DeVito, Berry urge city to go forward
Alderman James DeVito spoke in support of the city paying for the project. "This school is a big investment for our community," he said. "Lots of people earn their salaries there. Taxes are generated. The salient point here is we've already collected enough from them just in fees to pay for this. To me it's a wash. It's a matter of health and safety. Our primary function as a governing body is health and safety, and for us to quibble over what in our budget is a relatively small amount of money, is wrong. We've got reserves. It won't affect any of that. I'm proud of what the school district's done. I don't see any issue involved here. This is something we need to go forward with, with haste. We're running out of time."
Alderman Lany Ballance suggested making Lake Lucerne Road one-way until a more long-term solution could be found.
Berry said he was not happy with the situation. "I remember at that meeting we asked about the improvements, and we were told we didn't have the money, and the school was going to take care of it.
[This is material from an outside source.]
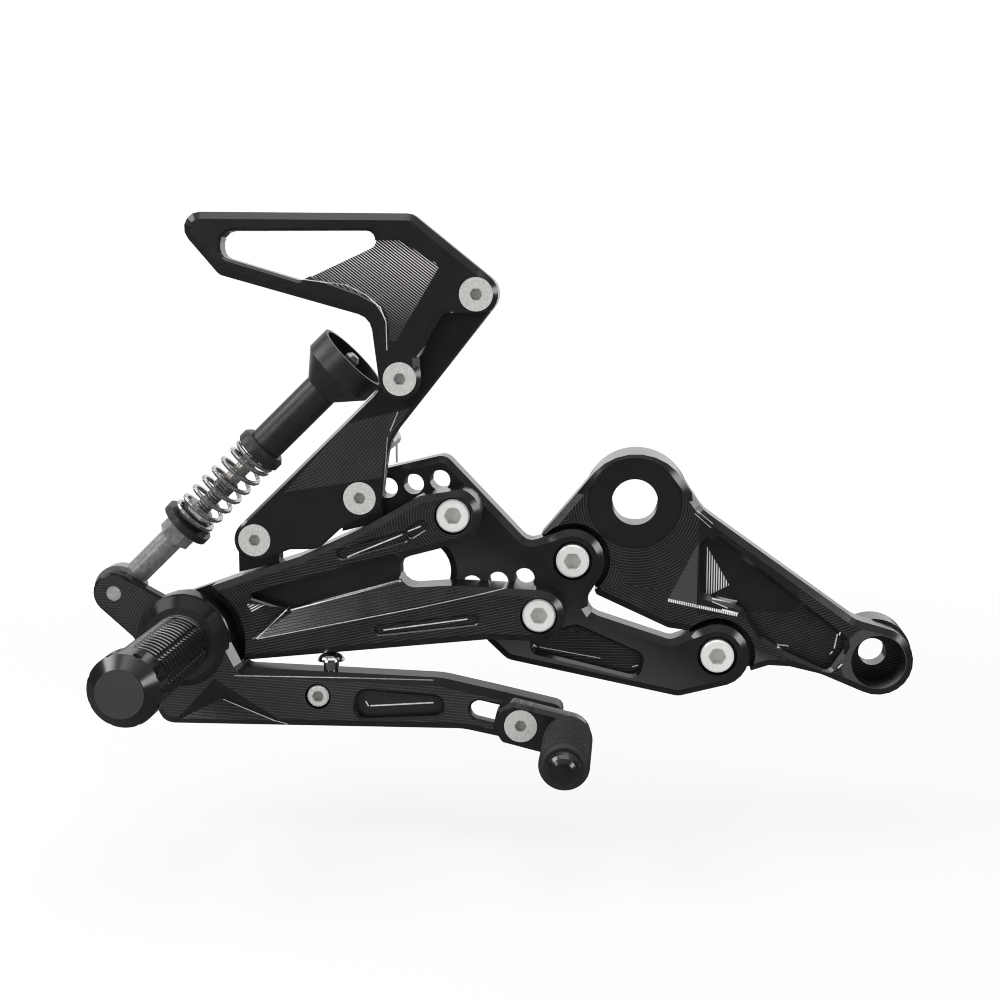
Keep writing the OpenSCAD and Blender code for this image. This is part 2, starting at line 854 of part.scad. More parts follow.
module brake_lever() {
    color([0.07, 0.07, 0.08])
    difference() {
        union() {
            plate(lever_outline, lever_back, lever_front, [3, 2.4]);
            plate(ear_outline, lever_back, rod_ear_front, fine_bevel);
            bar(peg_at, hub_flare_r - 0.6, lever_back - 1, lever_front + 1);
            cone(peg_at, lever_front + 1, hub_flare_r - 0.6, hub_front, hub_r);
        }
        bar(peg_at, pivot_r + run_gap + bush_wall, lever_back + over, hub_front - over);
        bar(rod_eye_at, 3.1, lever_back + over, rod_ear_front - over);
        pocket(lever_pocket, lever_front, 4, 1);
        stack(pill(slot_start, slot_start + toe_slot_len * slot_dir, toe_slot_w / 2),
            [[lever_back + over, 0], [lever_front + 0.8, 0], [lever_front - over, -1.8]]);
        stack(pill(slot_start, slot_start + (toe_slot_len + 3) * slot_dir, 6.2),
            [[lever_back + over, 0], [web_back, 0]]);
        bar(lock_at, 2.6, lever_back + over, lever_front - over);
        bar(lock_at, 5.1, lever_front + 5, lever_front - over);
        stop_hole();
        pit(
            [peg_at + [-4.1, -32.2], peg_at + [41.4, -32.4], peg_at + [12.6, -14.3]],
            peg_at + [13.8, -23.6], lever_front, 4);
    }
}

module stop_hole() {
    translate([stop_at.x, stop_y, stop_at.y - 11.6])
        cylinder(r = 3.1, h = 20);
}

module lever_bush() {
    color([0.62, 0.5, 0.28])
    difference() {
        bar(peg_at, pivot_r + run_gap + bush_wall - 0.01, lever_back, hub_front);
        bar(peg_at, pivot_r + run_gap, lever_back + over, hub_front - over);
    }
}

module lock_screw() {
    cap_screw(lock_at, lever_front + 5, lever_t - 5, 4.25, 2.5, 4);
}

module stop_screw() {
    color([0.75, 0.74, 0.72])
    translate([stop_at.x, stop_y, stop_at.y - 3.1])
        difference() {
            union() {
                translate([0, 0, -8])
                    cylinder(r = 3, h = 8.5);
                rotate_extrude()
                    polygon(concat([[0, 0], [5.2, 0]],
                        [for (t = [5:14:89]) [5.2 * cos(t), 3.2 * sin(t)]], [[0, 3.2]]));
            }
            translate([0, 0, 1.4])
                cylinder(r = 4 / sqrt(3), h = 4, $fn = 6);
        }
}

// Rod end and its screw

module rod_end_screw() {
    seat = rod_y + ball_w / 2;
    color([0.7, 0.7, 0.68])
    difference() {
        union() {
            bar(rod_eye_at, 3, seat + 0.5, rod_ear_front + 0.4);
            bar(rod_eye_at, 5, seat, seat + 4);
        }
        hex_bar(rod_eye_at, 5, seat + 4 + over, seat + 1.8);
    }
}

module rod_end_ball() {
    color([0.8, 0.8, 0.8])
    translate([rod_eye_at.x, rod_y, rod_eye_at.y])
        rotate([90, 0, 0])
            difference() {
                intersection() {
                    sphere(ball_r);
                    cylinder(r = ball_r, h = ball_w, center = true);
                }
                cylinder(r = 3.05, h = 20, center = true);
            }
}

module rod_end_race() {
    color([0.55, 0.42, 0.25])
    translate([rod_eye_at.x, rod_y, rod_eye_at.y])
        rotate([90, 0, 0])
            difference() {
                cylinder(r = race_r - 0.01, h = eye_t - 0.4, center = true);
                sphere(ball_r + run_gap);
            }
}

module rod_end() {
    color([0.5, 0.5, 0.5])
    difference() {
        union() {
            translate([rod_eye_at.x, rod_y, rod_eye_at.y])
                rotate([90, 0, 0])
                    cylinder(r = eye_r, h = eye_t, center = true);
            on_rod(eye_r - 2.6)
                cylinder(r1 = 4.2, r2 = 4.9, h = 3);
            on_rod(eye_r)
                cylinder(r = 4.9, h = seat_s - eye_r - 6);
            on_rod(seat_s - 7)
                cylinder(r = 12 / sqrt(3), h = 7, $fn = 6);
        }
        translate([rod_eye_at.x, rod_y, rod_eye_at.y])
            rotate([90, 0, 0])
                cylinder(r = race_r, h = 20, center = true);
        on_rod(16)
            cylinder(r = rod_r + screw_play, h = 40);
    }
}

module spring_seat() {
    color([0.05, 0.05, 0.05])
    on_rod(seat_s)
        ring(10.5, rod_r + screw_play, seat_t);
}

module step_bush() {
    color([0.05, 0.05, 0.05])
    on_rod(bush_s)
        ring(6.4, rod_r + screw_play, 4);
}

module jam_nut() {
    color([0.7, 0.7, 0.68])
    on_rod(nut_s)
        difference() {
            cylinder(r = 10 / sqrt(3), h = 3, $fn = 6);
            translate([0, 0, -over])
                cylinder(r = rod_r + screw_play, h = 3 + 2 * over);
        }
}

module ring(outer, inner, h) {
    difference() {
        cylinder(r = outer, h = h);
        translate([0, 0, -over])
            cylinder(r = inner, h = h + 2 * over);
    }
}

module pushrod() {
    color([0.68, 0.67, 0.65]) {
        on_rod(17)
            cylinder(r = rod_r, h = rod_len - 18.5);
        on_rod(rod_len - 1.5)
            cylinder(r1 = rod_r, r2 = rod_r - 1.2, h = 1.5);
        on_rod(hex_s)
            cylinder(r = 7 / sqrt(3), h = 5.6, $fn = 6);
    }
}

// Return spring: a round wire swept along a helix, with a flat end coil at each end
module return_spring() {
    sides = 8;
    per_turn = 20;
    total = spring_turns + 2;
    n = total * per_turn;
    lead = 2 * wire_r + 0.15;
    rise = (spring_len - 2 * wire_r - 0.2 - 2 * lead) / spring_turns;
    mean_r = spring_r - wire_r;
    function height(k) =
        let (t = k / per_turn)
        wire_r + 0.1 + lead * min(t, 1) + rise * max(0, min(t - 1, spring_turns))
            + lead * max(0, t - 1 - spring_turns);
    points = [for (k = [0:n]) for (j = [0:sides - 1])
        let (a = 360 * k / per_turn, b = 360 * j / sides)
        let (r = mean_r + wire_r * cos(b))
        [r * cos(a), r * sin(a), height(k) + wire_r * sin(b)]];
    faces = concat(
        [[for (j = [0:sides - 1]) j]],
        [[for (j = [sides - 1:-1:0]) n * sides + j]],
        [for (k = [0:n - 1]) for (j = [0:sides - 1])
            [k * sides + j, (k + 1) * sides + j,
                (k + 1) * sides + (j + 1) % sides, k * sides + (j + 1) % sides]]);
    color([0.75, 0.74, 0.72])
    on_rod(bush_s)
        polyhedron(points, faces);
}

// Black sleeve: collar on the spring, tube, cone and open cup

module sleeve() {
    cup_h = 8.5;
    cone_h = 9.5;
    collar_h = 5;
    tube_top = sleeve_len - cup_h - cone_h;
    color([0.05, 0.05, 0.05])
    on_rod(sleeve_s)
        rotate_extrude()
            polygon([
                [rod_r + 0.08, 0],
                [9.1, 0],
                [9.7, 0.6],
                [9.7, collar_h - 1.5],
                [8.4, collar_h],
                [tube_r, collar_h],
                [tube_r, tube_top],
                [cup_r, sleeve_len - cup_h],
                [cup_r, sleeve_len],
                [cup_r - cup_wall, sleeve_len],
                [cup_r - cup_wall, sleeve_len - cup_h],
                [tube_r - 2, tube_top + 1],
                [tube_r - 2, 14],
                [rod_r + 0.08, 12]
            ]);
}

// Toe piece

module toe_screw() {
    flat_screw(toe_screw_at, link_front, toe_link_t + toe_web_t + 5);
}

module toe_nut() {
    color([0.7, 0.7, 0.68])
    difference() {
        hex_bar(toe_screw_at, 10, web_back + 4.6, web_back + 0.02);
        bar(toe_screw_at, 3.1, web_back + 6, web_back - over);
    }
}

module toe_link() {
    along = unit(toe_peg_at - toe_screw_at);
    side = left_of(along);
    function beside(a, b, r) = let (p = toe_screw_at + a * along + b * side) [p.x, p.y, r];
    path = rounded(concat(
        [beside(-5.4, 8.2, 2), beside(-10.2, 3.4, 2), beside(-10.2, -3.4, 2), beside(-5.4, -8.2, 2)],
        around(toe_peg_at, 8.4, 264 + link_tilt, 456 + link_tilt)));
    color([0.07, 0.07, 0.08])
    difference() {
        plate(path, lever_front - 0.05, link_front, [1.6, 1.2]);
        flat_screw_hole(toe_screw_at, link_front, toe_link_t);
        bar(toe_peg_at, 3.1, lever_front + over, link_front - over);
    }
}

module toe_spindle() {
    tip = link_front - 1 - toe_rubber_len;
    color([0.06, 0.06, 0.07])
    translate([toe_peg_at.x, 0, toe_peg_at.y])
        rotate([90, 0, 0])
            rotate_extrude()
                polygon(concat(
                    [[0, -lever_front + 0.3], [3, -lever_front + 0.3], [3, -link_front],
                        [7.5, -link_front], [7.5, -link_front + 1], [5, -link_front + 1],
                        [5, -tip], [6.6, -tip], [6.6, -tip + 1.4]],
                    [for (t = [10:16:74]) [6.6 * cos(t), -tip + 1.4 + 5 * sin(t)]],
                    [[0, -tip + 6.4]]));
}

module toe_rubber() {
    base = link_front - 1;
    pitch = (toe_rubber_len - 2) / toe_rings;
    color([0.09, 0.09, 0.09])
    translate([toe_peg_at.x, base, toe_peg_at.y])
        rotate([90, 0, 0])
            rotate_extrude()
                polygon(concat(
                    [[5.02, 0], [toe_rubber_r - 0.5, 0]],
                    [for (k = [0:toe_rings - 1]) each [
                        [toe_rubber_r, 0.6 + k * pitch],
                        [toe_rubber_r, 0.6 + (k + 0.6) * pitch],
                        [toe_rubber_r - 0.8, 0.8 + (k + 0.65) * pitch],
                        [toe_rubber_r - 0.8, 0.6 + (k + 0.95) * pitch]
                    ]],
                    [[toe_rubber_r - 1, toe_rubber_len - 1], [toe_rubber_r - 2, toe_rubber_len],
                        [5.02, toe_rubber_len]]));
}

main_bracket();
adjuster_plate();
peg_bracket();
heel_bracket();
heel_guard();
plate_screw(upper_at, peg_bracket_front + 8.6, adj_back);  // cap_screw_upper
plate_screw(lower_at, peg_bracket_front + 8.6, adj_back);  // cap_screw_lower
plate_screw(m1_at, adj_front + 7, adj_back + 12);  // cap_screw_rear
plate_screw(m2_at, adj_front + 7, adj_back + 12);  // cap_screw_front
flat_screw(guard_a_at, guard_front, heel_guard_t + heel_bracket_t);  // flat_screw_guard_top
flat_screw(guard_b_at, guard_front, heel_guard_t + heel_bracket_t);  // flat_screw_guard_low
flat_screw(heel_c_at, heel_front, heel_bracket_t + ear_t);  // flat_screw_heel_front
flat_screw(heel_d_at, heel_front, heel_bracket_t + ear_t);  // flat_screw_heel_rear
footpeg_body();
footpeg_cap();
footpeg_bolt();
footpeg_washer();
pivot_sleeve();
spring_post();
post_wires();
brake_lever();
lever_bush();
lock_screw();
stop_screw();
rod_end_screw();
rod_end_ball();
toe_screw();
toe_nut();
toe_link();
toe_spindle();
toe_rubber();
rod_end();
rod_end_race();
spring_seat();
step_bush();
jam_nut();
pushrod();
return_spring();
sleeve();
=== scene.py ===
"""Brake-side rear set of a motorbike: materials, light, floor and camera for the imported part."""
import json
import math

import bpy
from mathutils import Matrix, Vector


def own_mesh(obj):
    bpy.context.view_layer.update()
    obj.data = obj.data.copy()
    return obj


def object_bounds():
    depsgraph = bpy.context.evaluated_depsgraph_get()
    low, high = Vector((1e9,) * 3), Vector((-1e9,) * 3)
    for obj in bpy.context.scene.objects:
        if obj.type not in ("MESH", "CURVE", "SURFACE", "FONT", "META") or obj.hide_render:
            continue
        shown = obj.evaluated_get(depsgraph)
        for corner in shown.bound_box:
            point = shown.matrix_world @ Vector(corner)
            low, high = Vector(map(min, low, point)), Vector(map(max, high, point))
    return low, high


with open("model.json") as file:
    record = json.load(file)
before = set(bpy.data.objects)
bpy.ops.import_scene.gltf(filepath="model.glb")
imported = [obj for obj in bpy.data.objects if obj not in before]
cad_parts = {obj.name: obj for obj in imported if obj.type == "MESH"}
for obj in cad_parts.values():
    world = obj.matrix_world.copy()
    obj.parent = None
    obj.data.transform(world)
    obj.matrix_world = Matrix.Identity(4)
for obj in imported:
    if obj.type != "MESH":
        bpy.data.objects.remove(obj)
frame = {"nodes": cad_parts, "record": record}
cad_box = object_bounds()
scene = bpy.context.scene

# Camera: the photograph's place and lens, in metres, degrees and millimetres of film
CAMERA_AT = (-0.000166, -0.635, 0.09082)
CAMERA_YAW = 4.98
CAMERA_PITCH = 8.53
LENS = 56.16
SENSOR = 36.0


def make_camera():
    data = bpy.data.cameras.new("camera")
    data.lens = LENS
    data.sensor_width = SENSOR
    data.clip_start = 0.02
    camera = bpy.data.objects.new("camera", data)
    camera.location = CAMERA_AT
    camera.rotation_euler = (math.radians(90 - CAMERA_PITCH), 0, math.radians(CAMERA_YAW))
    scene.collection.objects.link(camera)
    scene.camera = camera


# Places on the part in its XZ plane, in mm, as the CAD has them
BORE_AXIS = (0, 0)
LUG = (95.5, -62)
SCREW_REAR = (-24, -23.5)
SCREW_FRONT = (33, -60.5)
UPPER = (-69.5, -4)
LOWER = (-36.3, -42.5)
HEEL_REAR = (-147, -14.5)
HEEL_FRONT = (-105.5, 2.5)
GUARD_TOP = (-59.5, 80.5)
GUARD_LOW = (-88.3, 49)
HUB = (-176, -55)
EYE = (-205, -37.3)
LOCK = (-122.4, -75.5)
TOE_PEG = (-24.2, -87.45)
TOE_SCREW = (-42.4, -83.08)

# The pushrod's slope in degrees, its thread from and to along it from the eye and the thread's pitch, in mm
ROD_ANGLE = 44.2
THREAD = (40.0, 64.0)
THREAD_PITCH = 1.2

# Directions on the part
FRONT = (0, -1, 0)
BACK = (0, 1, 0)
UP = (0, 0, 1)

# One millimetre in metres, and millimetres in a metre
MM = 0.001
PER_METRE = 1000.0

WHITE = (1, 1, 1, 1)
BLACK = (0.007, 0.007, 0.0075, 1)
BLACK_LIGHT = (0.075, 0.075, 0.078, 1)
# Colour of the painted highlights on the black anodising
HIGHLIGHT_SILVER = (0.95, 0.95, 0.95, 1)
# Painted shade for the grooves of the pushrod's thread
THREAD_SHADE = (0.03, 0.03, 0.03, 1)

# Pitch and depth in mm of the milling lines on front faces and of the passes across back faces
LINE_PITCH = 1.1
LINE_DEPTH = 0.035
PASS_PITCH = 2.4
PASS_DEPTH = 0.02
PASS_ANGLE = 32

# A Mix node's two inputs and its output, for each kind of data
MIX_SOCKETS = {"RGBA": (6, 7, 2), "VECTOR": (4, 5, 1)}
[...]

Since then I understand we've discovered the school can't do that. I understand that. But the engineering firm involved should've known the school board couldn't spend the money that way. It appears to me the city is going to have to bite the bullet and do this."
In the end, Berry made a motion to have the public works director in conjunction with the school create specifications documents for improvement of 820 feet of Lake Lucerne Road for widening and paving, creating an ordinance to that effect, seeking a contractor and waiving bids in the interest of time. Turner brought two bids to the board for consideration at the beginning of the meeting, both within $400 of the roughly $29,000 he suggested would cover the work.
The council passed the motion 5-1; Ballance had left early due to illness and Lindblad voted against.